Lovins, of course, is famous for his early focus on soft-energy paths, a distributed model of electrical generation and consumption with consumption as close to generation as possible, and with fewer long-distance major transmission lines from centralized power sources. This thinking aligns well with the micro-grid and disintermediation focus of many blockchain energy startups.
Peter Bronski responded on behalf of EWF to seven questions we commonly ask of blockchain cleantech initiatives. The following has been lightly edited.
What is EWF’s status today?
EWF is an independently incorporated nonprofit — co-founded by Rocky Mountain Institute and Grid Singularity — headquartered out of Switzerland and with significant team presence in Germany and the United States (but a global reach). Since its founding in 2017, EWF has grown rapidly from 10 Affiliates to ~50, securing more than $21 million in funding to date. Most importantly, EWF has made significant progress on its core tech, including announcing a sweep of enhancements in the beta release of its blockchain testnet and the v1 release of its EW Origin application for renewable energy and carbon markets.
What is the governance model you have put in place to ensure your offering is not misused or abused?

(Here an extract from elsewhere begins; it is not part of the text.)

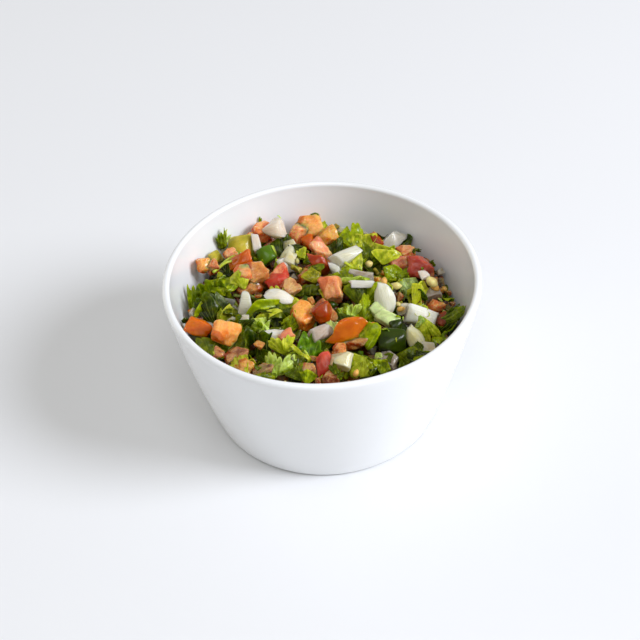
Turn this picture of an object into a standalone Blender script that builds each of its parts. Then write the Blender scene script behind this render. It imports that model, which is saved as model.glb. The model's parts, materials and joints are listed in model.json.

We believe our governance model — both on and off the chain — is one of the key differentiators of the Energy Web chain vs. other blockchains, and that developing the right governance model is critical for acceptance and adoption in the heavily regulated electricity sector. The EW chain remains open-source and free to use; anyone can download the client and start using the network, building apps on the chain, etc.
However, the EW chain uses a new version of the consensus mechanism called Proof of Authority, in which the validator nodes are trusted, permissioned, and known energy companies. On other public networks, these validator nodes are anonymous miners. This kind of transparent oversight is important when managing critical energy infrastructure.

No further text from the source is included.